Secondo alcuni esperti la dipendenza della Ue dal gas russo va relativizzata. I due analisti del Ceps di Bruxelles rilevano che circa un quarto dell’attuale ‘energy mix’ europeo è costituito da gas naturale, per la maggior parte usato nella produzione elettrica, riscaldamento e materia prima nella produzione industriale. Del totale del gas naturale bruciato nella Ue solo il 23% arriva dalla Russia. Ne deriva che solo un livello pari a meno del 6% dell’attuale ‘energy mix’ europeo dipende dal gas russo. Inoltre, la quota di gas russo nel totale delle importazioni di gas della Ue (incluso il gas naturale liquefatto) è calata significativamente dal 39% nel 2009 al 36% nel 2012 nonostante la crescita totale della dipendenza dalle importazioni.

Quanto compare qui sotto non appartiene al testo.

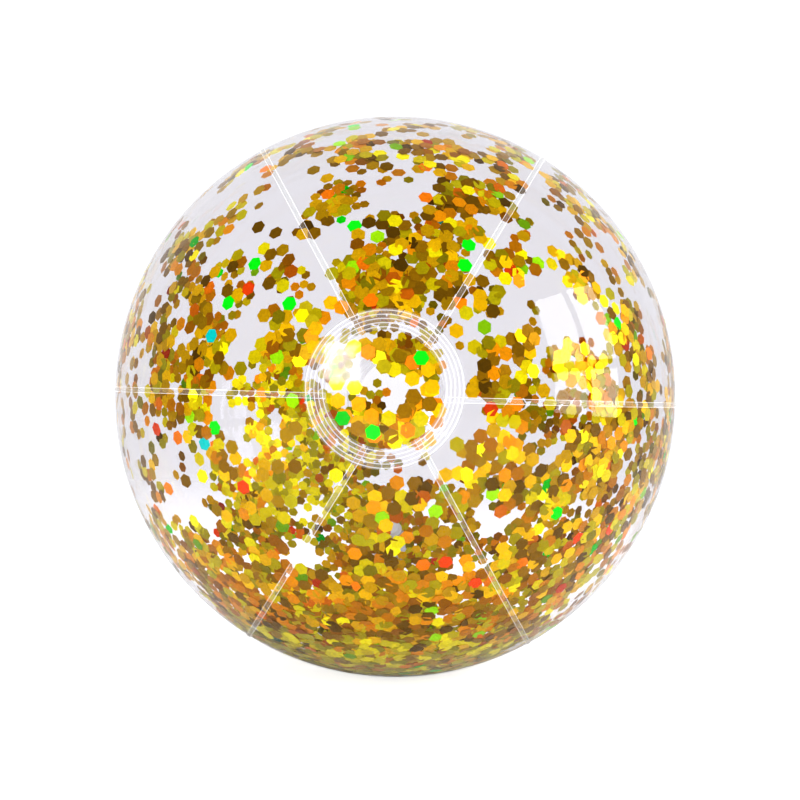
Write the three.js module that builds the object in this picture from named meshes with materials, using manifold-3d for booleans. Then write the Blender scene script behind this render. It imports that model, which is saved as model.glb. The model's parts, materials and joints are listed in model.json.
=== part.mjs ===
// Inflatable beach ball: six clear film gores with lap-welded seams, a welded end patch on each pole,
// a push-in inflation valve with stopper and check flap, and loose hexagonal confetti inside.
// Millimetres, +Z up. The origin is the ball's centre. The poles lie on the Y axis, the front one at -Y.

import * as THREE from "three";
import { mergeVertices } from "three/addons/utils/BufferGeometryUtils.js";
import Module from "manifold-3d";

const wasm = await Module();
wasm.setup();

// ---- Driving dimensions ----

const ballRadius = 132; // inflated, to the outside of the film
const film = 0.25; // thickness of the PVC film
const goreCount = 6;
const bottomGore = 4; // the gore that faces down, and carries the valve
const seamWidth = 1.9; // lap of one gore over the next
const seamGap = 0.1; // between the two films of a lap
const edgeGap = 0.15; // between a gore's edge and the step of the gore that laps over it

const patchRadius = 29.6; // end patch, to its edge
const patchHole = 21.8; // hole in the gore tips under the patch
const patchGap = 0.2; // between a patch or the valve flange and the film below
const frontPatchShift = { x: -4.2, z: 3.3 }; // the front patch is welded a little off the pole
const backPatchShift = { x: 0, z: 0 };
const weldRibs = 5; // concentric ribs on the patch's weld
const ribHeight = 0.3;

const valveBelowLevel = THREE.MathUtils.degToRad(40); // how far the valve's axis points below the back pole
const stemRadius = 4.8;
const stemBore = 3.2; // radius
const stemLength = 17;
const stemClearance = 0.3; // between the stem and the flange's bore
const rimStep = 1.2; // rim proud of the stem
const rimHeight = 0.8;
const beadStep = 0.8; // stop bead on the stem's inner end, proud of the stem
const beadHeight = 1.4;
const flangeRadius = 13;
const flangeHeight = 0.8;
const collarWall = 1;
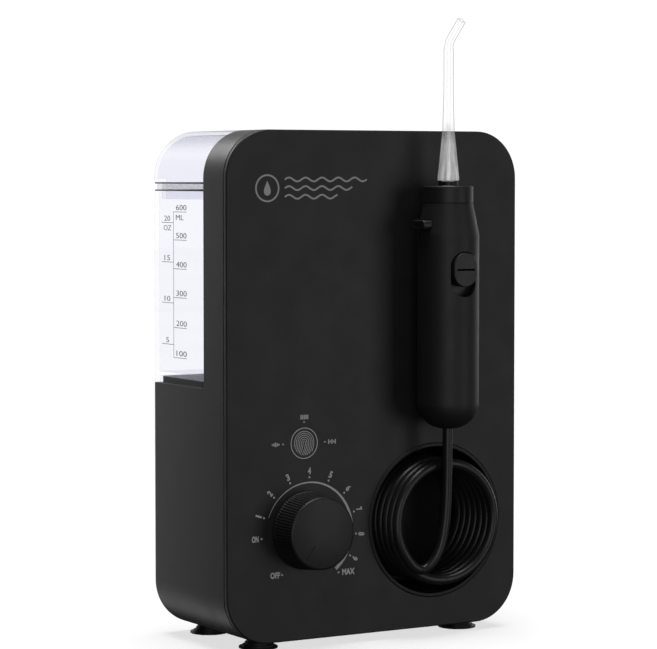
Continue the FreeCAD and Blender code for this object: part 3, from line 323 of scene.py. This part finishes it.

“Mentre la dipendenza della Ue resta alta – scrivono Behrens e Wiczorkiewicz – la Russia può essere dipendente dai ricavi da esportazione di gas più di quanto sia dipendente la Ue dal suo gas”. Il 53% delle esportazioni di gas russo va nella Ue (17 miliardi di euro): “Gazprom e il bilancio statale russo sono altamente dipendenti dalle esportazioni nella Ue e ulteriori problemi nelle forniture potrebbero portare ad aumentare gli sforzi di molti Stati dell’Unione europea a sostituire il gas russo”. Ciò non può avvenire a breve termine, ma è un fatto che i Ventotto abbiano ribadito con un’enfasi maggiore del solito che devono essere intensificati gli sforzi per ridurre “l’elevata dipendenza dal gas”, che occorre accelerare la diversificazione delle forniture energetiche, “elaborare modi per aumentare il potere di negoziazione”. Su quest’ultimo punto la partita non è mai stata aperta essendo le relazioni energetiche con la Russia territorio esclusivo delle strategie economiche e di sicurezza nazionali di cui a Bruxelles si parla con grande fatica. L’enfasi dipende dal fatto che la Ue è sotto botta per il colpo di mano russo in Crimea, ma risponde a una esigenza posta in modo acuto dagli ultimi inverni trascorsi sotto ostaggio dei litigi commercial-politici fra Mosca e Kiev.